Like a snowflake…Noam Chomsky

I’ve been reeling from my heavy-duty Noam Chomsky experience: to write or not to write, my responsibility as an educator, my loyalty to the ’60s and my mentor Howard Zinn, the need for more open-mindedness in the world, speaking the truth through knowledge not stereotypes…

Chomsky strode onto the stage at the University of Arizona in his MIT office garb, an old charcoal sweater over professorial trousers not jeans, longish gray hair that was somewhat subdued. He didn’t look like Einstein, although his presence on campus was compared to a hypothetical Einstein visit; that’s how members of the UA linguistics department spoke.

I didn’t understand  much of Chomsky’s talk on linguistics to around 1,500 faculty and students (as advertised) on Wednesday, Feb. 7. A few glimmers emerged: “Language exists only in the sense that that weather exists.

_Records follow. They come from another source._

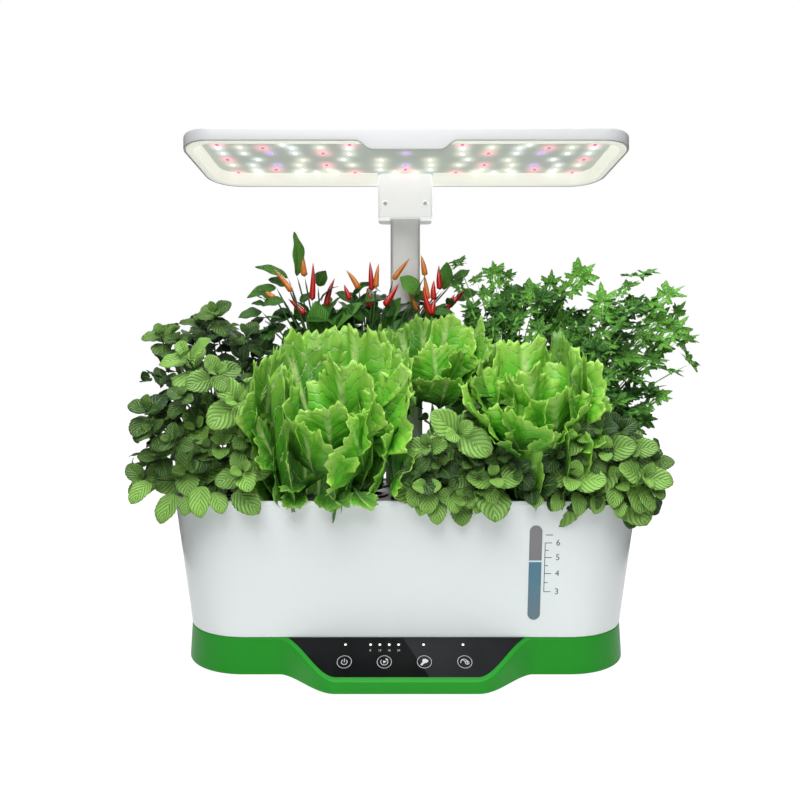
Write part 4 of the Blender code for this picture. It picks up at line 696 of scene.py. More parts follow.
def cut_leaf(count, size, rows, columns, draws):
    """Flat form of a parsley leaflet: three lobes of pointed teeth. Over the angle a the radius is
    (0.46 + 0.54 (1 - |sin 3a|)^0.6) (1 - 0.2 u^2), and every fourth column of the grid is the tip of a tooth."""
    v = np.linspace(0.03, 1, rows)[None, :, None]
    u = np.linspace(-1, 1, columns)[None, None, :]
    angle = u * math.radians(100)
    tooth = np.abs(np.mod(u * (columns - 1) / 2, 4) / 2 - 1)
    radius = (0.46 + 0.54 * (1 - np.abs(np.sin(3 * angle))) ** 0.6) * (1 - 0.20 * u**2)
    radius = radius * (1 - 0.30 * (1 - tooth) * v**2)
    phase = column(draws.uniform(0, 2 * math.pi, count))
    along = v * radius * np.cos(angle) + 0 * phase
    across = column(size) * v * radius * np.sin(angle) * 1.15
    lift = column(size) * (0.10 * v**2 * np.sin(5 * angle + phase) + 0.14 * np.abs(np.sin(angle)) * v)
    return along, across, lift


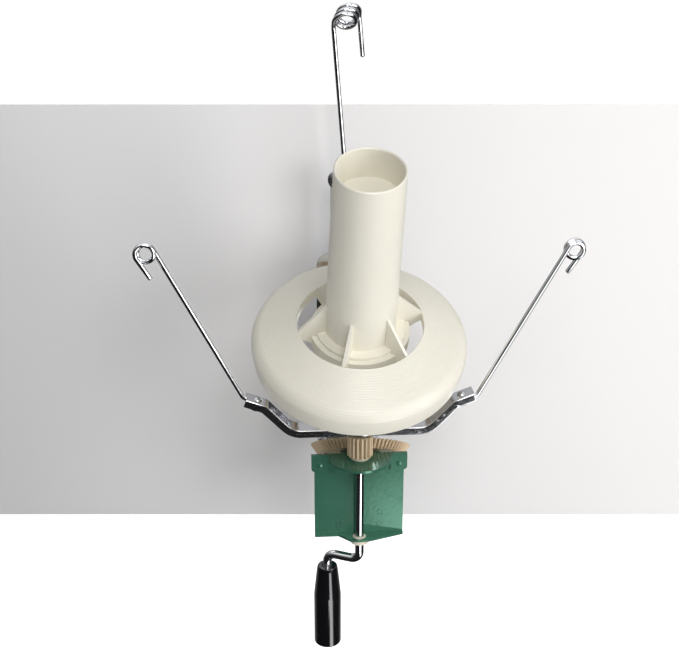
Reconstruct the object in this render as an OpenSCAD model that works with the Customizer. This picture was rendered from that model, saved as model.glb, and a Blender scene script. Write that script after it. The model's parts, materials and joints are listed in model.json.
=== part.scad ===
/* [Crank] */
// Diameter of the rod that makes the shaft, the arm, the grip pin and the tilted spindle
rod_d = 6; // [5:0.5:6.5]
// Throw of the crank, from the shaft's axis to the grip's axis
crank_throw = 23.5; // [20:0.5:26]
// Direction of the arm at rest, turned from the right-hand side
crank_angle = 155; // [90:5:180]
// Depth of the arm's axis under the top of the bearing plate
arm_depth = 77.5; // [77:0.5:85]
// Centre-line radius of the two bends of the crank
bend_r = 6; // [5:0.5:8]
// Length of the grip
grip_len = 62; // [50:1:80]
// Largest diameter of the grip
grip_d = 18.8; // [16:0.2:20]
// Diameter of the grip's top end
grip_top_d = 13.6; // [12:0.2:15]
// Length of the grip's taper
grip_taper = 23; // [15:1:35]

/* [Bobbin] */
// Lean of the spindle and the bobbin from the shaft
lean = 27.1; // [24:0.1:28]
// Height of the spindle's bend above the bearing plate
pivot_h = 100.2; // [98:0.2:106]
// Distance from the spindle's bend to the tube's mouth
tube_top = 113.4; // [100:1:125]
// Outer diameter of the tube at its mouth
tube_mouth_d = 41.6; // [38:0.2:43]
// Outer diameter of the tube at its foot
tube_foot_d = 45.2; // [44:0.2:46]
// Wall of the tube
tube_wall = 1.6; // [1.2:0.1:2]
// Depth of the bridge under the mouth
bridge_depth = 30; // [26:1:34]
// Depth of the floor under the mouth
plug_depth = 20.5; // [14:0.5:21]
// Diameter of the flange's inner hole
hole_d = 80.4; // [76:0.2:84]
// Outer diameter of the flange
flange_d = 139.2; // [130:0.2:142]
// Depth of the flange's inner edge under the spindle's bend
hole_depth = 7.1; // [6:0.1:9]
// Fall of the flange's cone from its inner edge to its rim
cone_fall = 12; // [9:0.5:14]
// Height of the skirt under the rim
skirt_h = 22; // [14:0.5:24]
// Wall of the flange
flange_wall = 2.2; // [1.8:0.1:2.6]
// Number of grooves in the flange's cone
groove_count = 8; // [5:1:8]
// Distance from groove to groove
groove_pitch = 2.1; // [1.6:0.1:2.1]
// Number of ribs between the tube and the flange
rib_count = 6; // [3:1:8]
// Thickness of a rib
rib_t = 2; // [1.5:0.1:3]
// Height of the ribs' upper ends above the spindle's bend
rib_top = 11.5; // [8:0.5:16]

/* [Gears] */
// Module of the pinion and the wheel
gear_module = 0.9; // [0.85:0.01:0.92]
// Teeth of the pinion
pinion_teeth = 17; // [15:1:18]
// Teeth of the wheel
wheel_teeth = 70; // [66:1:72]
// Tilt of the wheel away from the crank's side
wheel_tilt = 34.5; // [30:0.5:35]
// Direction of the wheel from the shaft, turned from straight behind it
wheel_bearing = -5.5; // [-8:0.5:8]
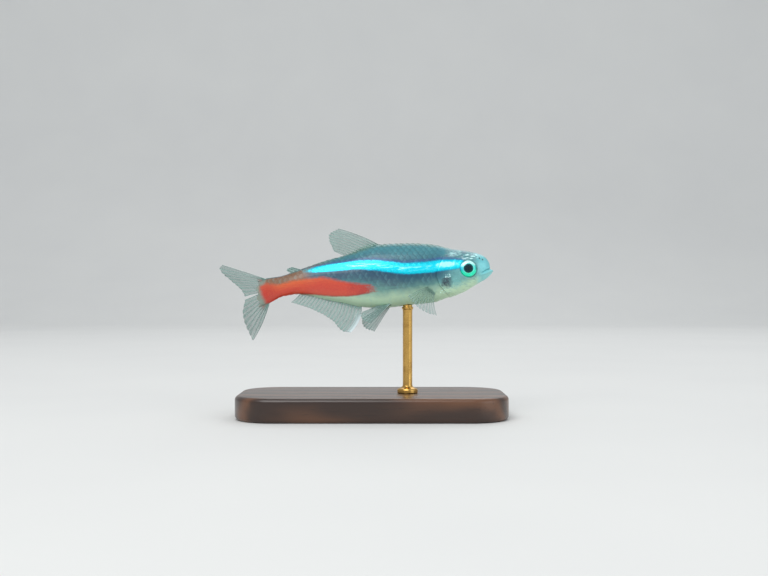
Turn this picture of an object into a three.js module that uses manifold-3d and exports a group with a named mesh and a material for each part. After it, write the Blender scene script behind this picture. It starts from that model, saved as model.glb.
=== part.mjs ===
// Neon tetra, life size, swimming with its tail swept to its left, held over a flat base by one rod.
// Millimetres, +Z up. The origin is the centre of the base's underside, and the fish looks along +X.
//
// Every part of the fish is shaped in the fish's own straight frame and then bent into the swimming pose:
// s runs backwards from the upper lip, y to the fish's left, z up from the body's axis.
import * as THREE from "three";
import { mergeVertices } from "three/addons/utils/BufferGeometryUtils.js";
import Module from "manifold-3d";

const wasm = await Module();
wasm.setup();

// Driving dimensions
const STANDARD_LENGTH = 29.2; // upper lip to the end of the tail stalk
const HALF_WIDTH = 2.15; // of the trunk at its widest
const GAP = 0.28; // between nodes that touch
const EYE_RADIUS = 1.12;
const FIN_ROOT = 0.28; // half the thickness of a fin's membrane where it grows from the body
const FIN_TIP = 0.14; // and at its free edge
const RAY_RIDGE = 0.11; // how far a fin ray stands up from the membrane
const RING_SIDES = 32; // points round the body
const FAR = 6; // past the body's surface on either side

// The pose
const HEAD_YAW = 3; // degrees that the head turns to the fish's left
const TAIL_YAW = 27; // degrees that the tail stalk's end turns to the fish's left
const TAIL_DIP = 9; // degrees that the tail fin points below the body's axis
const BANK = 9; // degrees that the back leans away to the left
const PITCH = 4.2; // degrees that the nose points up
const NECK = 8; // station where the head starts to turn
const LOIN = 15; // station where the tail starts to turn
const DIP_START = 23.5; // station where the tail starts to dip
const ANCHOR = 12; // station that stands over the stand
const ANCHOR_AT = new THREE.Vector3(2.9, 0, 18);

// The stand
const BASE = { length: 34, width: 16, height: 3, corner: 5, bevel: 0.5 };
const ROD = { radius: 0.6, collarRadius: 1.3, collarHeight: 0.8, station: 10.7 };

const radians = THREE.MathUtils.degToRad;
const mix = THREE.MathUtils.lerp;
const vec = (s, y, z) => new THREE.Vector3(s, y, z);

// A smooth step from 0 at a to 1 at b.
const ease = (x, a, b) => THREE.MathUtils.smoothstep(x, a, b);

// A curve through [station, value] pairs that never overshoots them.
function through(pairs) {
  const [x, v] = [pairs.map((p) => p[0]), pairs.map((p) => p[1])];
  const rise = x.slice(1).map((_, i) => (v[i + 1] - v[i]) / (x[i + 1] - x[i]));
  const slope = v.map((_, i) => {
    const [before, after] = [rise[i - 1], rise[i]];
    if (before === undefined || after === undefined) return before ?? after;
    return before * after <= 0 ? 0 : (2 * before * after) / (before + after);
  });
  return (s) => {
    const inside = THREE.MathUtils.clamp(s, x[0], x.at(-1));
    const i = Math.max(0, x.findLastIndex((at, k) => at <= inside && k < rise.length));
    const span = x[i + 1] - x[i];
    const t = (inside - x[i]) / span;
    const [t2, t3] = [t * t, t * t * t];
    const ends = (2 * t3 - 3 * t2 + 1) * v[i] + (3 * t2 - 2 * t3) * v[i + 1];
    return ends + span * ((t3 - 2 * t2 + t) * slope[i] + (t3 - t2) * slope[i + 1]);
  };
}

// The body's outline from the side and its half width from above, by station.
const back = through([
  [-0.1, 1.3], [1, 1.8], [1.8, 2.12], [3.2, 2.48], [4.6, 2.78], [6, 3.3], [8, 3.72], [10.5, 3.94],
  [13.5, 4.04], [15.7, 3.6], [17.8, 3.0], [20.1, 2.6], [23.2, 1.86], [25.3, 1.38], [26.8, 1.24],
  [28.2, 1.42], [STANDARD_LENGTH, 1.5],
]);
const belly = through([
  [-0.1, -1.0], [1, -1.6], [2, -2.12], [3.5, -2.88], [6, -3.62], [7.3, -3.94], [10.5, -4.06],
  [12.8, -4.18], [15, -4.06], [16.8, -3.8], [18.4, -3.3], [20.5, -2.7], [22.2, -2.14], [23.7, -1.7],
  [25.2, -1.45], [26.6, -1.45], [28.2, -1.8], [STANDARD_LENGTH, -1.92],
]);
const flank = through([
  [-0.1, 0.75], [1, 1.12], [1.8, 1.4], [2.6, 1.62], [3.6, 1.8], [5, 1.95], [7, 2.08], [9, HALF_WIDTH],
  [12, 2.1], [15, 1.9], [18, 1.55], [21, 1.17], [24, 0.85], [26.5, 0.66], [STANDARD_LENGTH, 0.46],
]);

// The body's cross-section: the back is sharper than the belly.
const BACK_SHARPNESS = 1.22;
const BELLY_SHARPNESS = 1.0;

// How full the section is behind a blunt, rounded front: 0 at the front itself and 1 from length onwards.
function blunt(s, front, length) {
  const t = THREE.MathUtils.clamp((s - front) / length, 0, 1);
  return (1 - (1 - t) ** 2.4) ** (1 / 2.4);
}

// A point of a form whose outline is given by top, bottom and width curves.
// The angle runs round the section: 0 is the fish's left and 90 degrees the back.
function onForm(form, s, angle, grow = 0) {
  const full = blunt(s, form.front, form.noseLength);
  const [top, bottom] = [form.top(s), form.bottom(s)];
  const middle = mix(form.noseHeight, (top + bottom) / 2, ease(s, form.front, form.noseSettles));
  const up = Math.sin(angle);
  const side = Math.cos(angle);
  const sharp = up > 0 ? BACK_SHARPNESS : BELLY_SHARPNESS;
  const reach = (up > 0 ? top - middle : middle - bottom) * full + grow;
  const out = form.width(s) * full + grow;
  return vec(s, Math.sign(side) * out * Math.abs(side) ** sharp, middle + up * reach);
}

// A closed form built of rings at stations from front to end, closed by a point at each end.
function loft(form, stations, grow = 0) {
  const rings = stations.map((s) =>
    Array.from({ length: RING_SIDES }, (_, i) => onForm(form, s, (i / RING_SIDES) * 2 * Math.PI, grow)),
  );
  const tips = [stations[0], stations.at(-1)].map((s, i) => {
    const middle = rings.at(-i).reduce((sum, p) => sum.add(p), vec(0, 0, 0)).divideScalar(RING_SIDES);
    return middle.setX(s);
  });
  const points = [...rings.flat(), ...tips];
  const faces = [];
  for (let i = 0; i < RING_SIDES; i++) {
    const next = (i + 1) % RING_SIDES;
    for (let r = 0; r < rings.length - 1; r++) {
      const [a, b] = [r * RING_SIDES, (r + 1) * RING_SIDES];
      faces.push([a + i, a + next, b + next], [a + i, b + next, b + i]);
    }
    const last = (rings.length - 1) * RING_SIDES;
    faces.push([points.length - 2, next, i], [points.length - 1, last + i, last + next]);
  }
  return solid(points, faces);
}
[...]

It exists,” he said. “Learning modern language is not something a child does. It’s something that happens to him.”

The philosopher/psychologist William James in the late 19th century-early 20th spoke of the newborn infant “all in one great blooming, buzzing confusion.” The way s/he absorbs language has to be intimate, not just in some social context, which is the way animals — or even bacteria, as Chomsky said — communicate. That’s not the same as language.

And even more complex is that acquisition of language is disassociated from other cognitive capacities. Chimps have the same auditory system as humans, said Chomsky, but they don’t take anything out of the “blooming confusion.” Infants do. And for most toddlers, the acquisition of language happens perfectly, according to the laws of nature, like a snowflake.

No need to think too much, if that’s not where you’re at. What I’m marveling at is the extent of Chomsky’s knowledge, and as a history person, how thrilled I was to hear where his theories come from, not just “This is the way it is” or the gibberish that often passes for truth in the public arena today.

This was old school, an 83-year-old world-reknowned intellectual who let us in on what he’s learned for more than 50 years as a student/teacher at MIT.

The UA professor who introduced Chomsky at his Feb. 8 lecture on education  — to more than 3,000 people — said that Chomsky is quoted more than any other living person. The UA prof also opined that Chomsky was the third most quoted smart guy in history after Plato and Freud. How does he know, I question that.

I do know that my brain hasn’t work as hard in a very long time.  I’m grateful for Chomsky’s visit to Tucson, or as one of my high-school students once pronounced, “I’m grated full of information.” Go brain!